Forward error correction applied to unreliable data stream (UDP) transport
Forward error correction is a technique whereby raw file data is encoded with redundant information so that the original data may be reconstructed at the receiver, even if some data is lost in transit. Applying FEC to unreliable (UDP) data streams allows file data to be transmitted reliably without the time overhead of TCP acknowledgments. However, FEC has its costs. The higher the loss protection required, generally the more redundant data that must be sent. Also encoding and decoding add to the end-to-end file transfer time, and may require specialized hardware for computationally-intensive encoding/decoding operations. The most efficient FEC codes still must work block-by-block, rather than file level, and require some acknowledgment messages from receiver to sender to advance through the file.

Comparison

While both modified TCP/IP and FEC-based approaches are valuable for particular WAN transport applications, we believe they lead to poorer file transfer performance and deployment limitations, and so we have taken a different path in developing fasp file transport. Compared to the alternatives above, fasp provides:

Predictable transfer times.
Aspera's fasp file transfer precisely maintains the user-configured target rate for guaranteed file transfer times using equation-based rate control. The modified TCP approaches maintain high throughput when loss is negligible but their window-based flow control does not distinguish network congestion from channel packet loss and behaves like standard TCP under high packet loss, leading to unpredictable transfer times.

Faster file transfers.
fasp file transfers are faster than FTP over TCP/IP acceleration technologies, and file transfers using state-of-the-art FEC. fasp file transfer rates on gigabit ethernet are limited only by the disk speeds of the endpoints, and have no theoretical limit due to window-based flow control. TCP/IP acceleration approaches typically quote theoretical memory-to-memory data transfer rates over very clean networks. Over realistic networks, long haul FTP file transfers over TCP/IP acceleration top out at less than 100 Mbps. Published file transfer benchmarks for one IP acceleration appliance indicate that FTP over IP acceleration achieves 69 Mbps in a cross-country transfer (90 ms latency, loss numbers not published). fasp achieves 200-300 Mbps end-to-end file transfer rates over gigabit ethernet on average commodity PCs independent of latency and loss.

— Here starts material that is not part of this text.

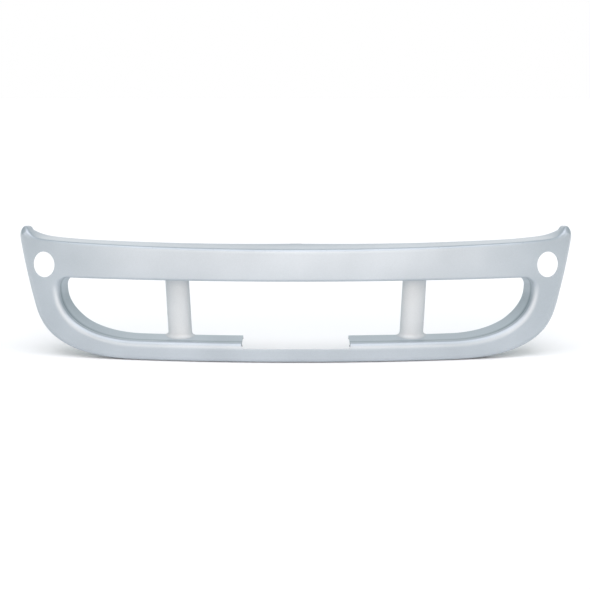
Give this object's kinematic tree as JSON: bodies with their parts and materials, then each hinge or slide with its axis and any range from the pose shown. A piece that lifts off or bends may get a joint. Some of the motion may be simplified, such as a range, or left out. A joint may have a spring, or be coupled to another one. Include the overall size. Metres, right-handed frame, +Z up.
{
  "type": "bumper cover",
  "caption": "Swept, crowned front bumper cover with upturned corner tips, a wide D-ended air opening with a liner and half-round uprights, and round tow pin holes.",
  "frame": {"origin": "on the cover's centre plane, on the rear face of the top centre clip nut, 9 mm below its hole", "axes": "+X along the cover, +Y from its face into the vehicle, +Z up"},
  "size_m": [1.663, 0.2067, 0.3848],
  "materials": {
    "shell_paint": "satin silver paint with fine flake over moulded plastic",
    "liner_paint": "thin satin silver paint over moulded plastic",
    "upright_paint": "satin silver paint over moulded plastic",
    "rivet_nylon": "moulded black nylon",
    "clip_steel": "grey phosphate on spring steel",
    "screw_zinc": "zinc plate"
  },
  "bodies": {
    "cover": {"cover_shell": "shell_paint", "opening_liner": "liner_paint", "upright_left": "upright_paint", "upright_right": "upright_paint", "rivet_top_inner_left": "rivet_nylon", "rivet_top_outer_left": "rivet_nylon", "rivet_end_left": "rivet_nylon", "rivet_bottom_outer_left": "rivet_nylon", "rivet_bottom_inner_left": "rivet_nylon", "rivet_top_inner_right": "rivet_nylon", "rivet_top_outer_right": "rivet_nylon", "rivet_end_right": "rivet_nylon", "rivet_bottom_outer_right": "rivet_nylon", "rivet_bottom_inner_right": "rivet_nylon", "clip_nut_top_centre": "clip_steel", "clip_nut_top_inner_left": "clip_steel", "clip_nut_top_inner_right": "clip_steel", "clip_nut_top_outer_left": "clip_steel", "clip_nut_top_outer_right": "clip_steel", "clip_nut_bottom_inner_left": "clip_steel", "clip_nut_bottom_outer_left": "clip_steel", "clip_nut_side_upper_left": "clip_steel", "clip_nut_side_lower_left": "clip_steel", "clip_nut_bottom_inner_right": "clip_steel", "clip_nut_bottom_outer_right": "clip_steel", "clip_nut_side_upper_right": "clip_steel", "clip_nut_side_lower_right": "clip_steel", "upright_screw_left_bottom_inner": "screw_zinc", "upright_screw_left_bottom_outer": "screw_zinc", "upright_screw_left_top_inner": "screw_zinc", "upright_screw_left_top_outer": "screw_zinc", "upright_screw_right_bottom_inner": "screw_zinc", "upright_screw_right_bottom_outer": "screw_zinc", "upright_screw_right_top_inner": "screw_zinc", "upright_screw_right_top_outer": "screw_zinc"},
    "pin_top_inner_left": {"rivet_pin_top_inner_left": "rivet_nylon"},
    "pin_top_outer_left": {"rivet_pin_top_outer_left": "rivet_nylon"},
    "pin_end_left": {"rivet_pin_end_left": "rivet_nylon"},
    "pin_bottom_outer_left": {"rivet_pin_bottom_outer_left": "rivet_nylon"},
    "pin_bottom_inner_left": {"rivet_pin_bottom_inner_left": "rivet_nylon"},
    "pin_top_inner_right": {"rivet_pin_top_inner_right": "rivet_nylon"},
    "pin_top_outer_right": {"rivet_pin_top_outer_right": "rivet_nylon"},
    "pin_end_right": {"rivet_pin_end_right": "rivet_nylon"},
    "pin_bottom_outer_right": {"rivet_pin_bottom_outer_right": "rivet_nylon"},
    "pin_bottom_inner_right": {"rivet_pin_bottom_inner_right": "rivet_nylon"}
  },
  "joints": [
    {"name": "pin_top_inner_left_pull", "type": "slide", "parent": "cover", "child": "pin_top_inner_left", "axis": [0.0592, 0.9955, -0.0736], "range_m": [0, 0.006]},
    {"name": "pin_top_outer_left_pull", "type": "slide", "parent": "cover", "child": "pin_top_outer_left", "axis": [0.1768, 0.9815, -0.0735], "range_m": [0, 0.006]},
    {"name": "pin_end_left_pull", "type": "slide", "parent": "cover", "child": "pin_end_left", "axis": [0.3749, 0.9265, -0.0332], "range_m": [0, 0.006]},
    {"name": "pin_bottom_outer_left_pull", "type": "slide", "parent": "cover", "child": "pin_bottom_outer_left", "axis": [0.1543, 0.987, 0.0445], "range_m": [0, 0.006]},
    {"name": "pin_bottom_inner_left_pull", "type": "slide", "parent": "cover", "child": "pin_bottom_inner_left", "axis": [0.0675, 0.9967, 0.0445], "range_m": [0, 0.006]},
    {"name": "pin_top_inner_right_pull", "type": "slide", "parent": "cover", "child": "pin_top_inner_right", "axis": [-0.0592, 0.9955, -0.0736], "range_m": [0, 0.006]},
    {"name": "pin_top_outer_right_pull", "type": "slide", "parent": "cover", "child": "pin_top_outer_right", "axis": [-0.1768, 0.9815, -0.0735], "range_m": [0, 0.006]},
    {"name": "pin_end_right_pull", "type": "slide", "parent": "cover", "child": "pin_end_right", "axis": [-0.3749, 0.9265, -0.0332], "range_m": [0, 0.006]},
    {"name": "pin_bottom_outer_right_pull", "type": "slide", "parent": "cover", "child": "pin_bottom_outer_right", "axis": [-0.1543, 0.987, 0.0445], "range_m": [0, 0.006]},
    {"name": "pin_bottom_inner_right_pull", "type": "slide", "parent": "cover", "child": "pin_bottom_inner_right", "axis": [-0.0675, 0.9967, 0.0445], "range_m": [0, 0.006]}
  ]
}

Fairness to standard TCP traffic plus full bandwidth utilization.
The window-based flow control of accelerated TCP approaches must rely on feedback from the network to determine the optimal transfer rate. The flow-control algorithm increases rate until the network is actually oversaturated, and packets are dropped by the intervening routers. This may unfairly squeeze other traffic and destabilize the network. In contrast, fasp identifies network congestion, and chooses its optimal rate under the congestion threshold, using an equation-based algorithm. fasp fully utilizes available bandwidth and is precisely fair to standard TCP under congestion.

Minimum overhead.
A 100% efficient file transport protocol sends an amount of data equal to the original file size plus precisely the amount of data lost in transit over the network, and no more. All real protocols are imperfect and send some “overhead” — redundant data that has already been received. The most efficient FEC implementations have 3-5% overhead, depending on the reliability requirements of the application. fasp has extremely low overhead, usually 0.1-1%.

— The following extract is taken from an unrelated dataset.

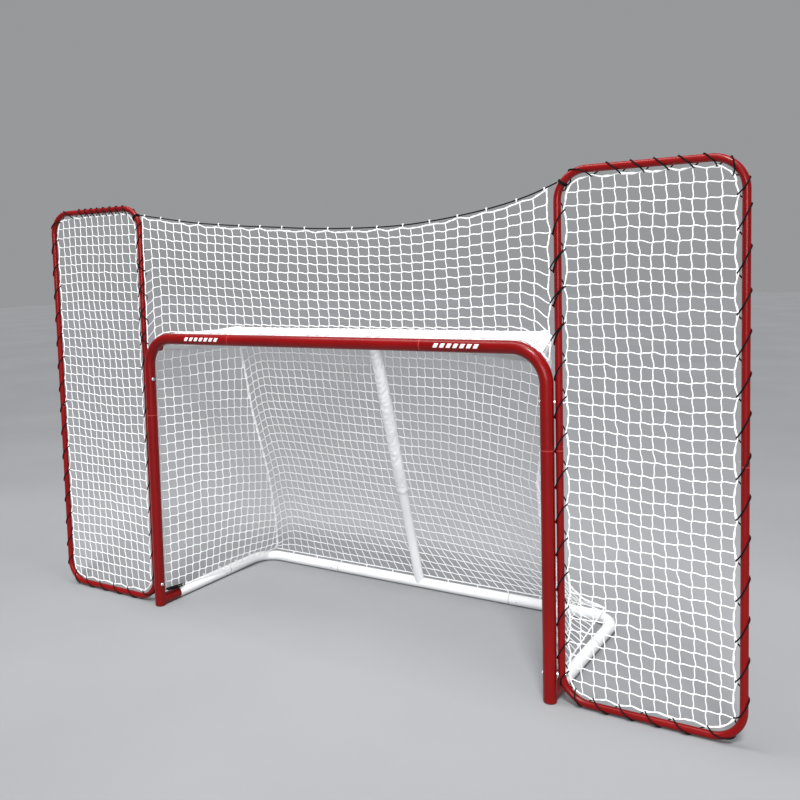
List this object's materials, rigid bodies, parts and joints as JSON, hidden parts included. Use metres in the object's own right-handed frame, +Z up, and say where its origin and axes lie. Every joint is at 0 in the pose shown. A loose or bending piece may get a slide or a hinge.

Built-in transfer reporting for monitoring and billing.
fasp has complete reporting of end-to-end file transfer performance. fasp reports the forward packet loss, protocol overhead, network latency, and cumulative transfer statistics including bytes transferred to disk, transfer rate, and transfer time on both sending and receiving endpoints. Generic TCP/IP acceleration applies only to the network portion of file transfer, and does not have visibility into disk-to-disk file transfer statistics needed for application monitoring and billing.

Built-in data security.
fasp has built-in security. Data is encrypted on-the-fly, using standard block ciphers, and each received block is verified for integrity using standard one-way hash functions. Other approaches usually rely on external security systems to encrypt and verify the data.

Software only.
fasp is implemented as an application-level protocol in software. The software installs as an application on the file transfer endpoints, downloadable from Aspera, and requires no hardware appliances, new network drivers, or protocol stacks. A major break from network "acceleration" strategies, the approach is much simpler, much less expensive, and better performing. The fasp transfer applications provide 100% interoperable transfers between all major operating systems with a single transport stream, and the security model supports trusted collaboration between partners within an enterprise and between organizations, across corporate firewalls. The SDK is a rich, open interface that can be embedded in virtually any transfer workflow.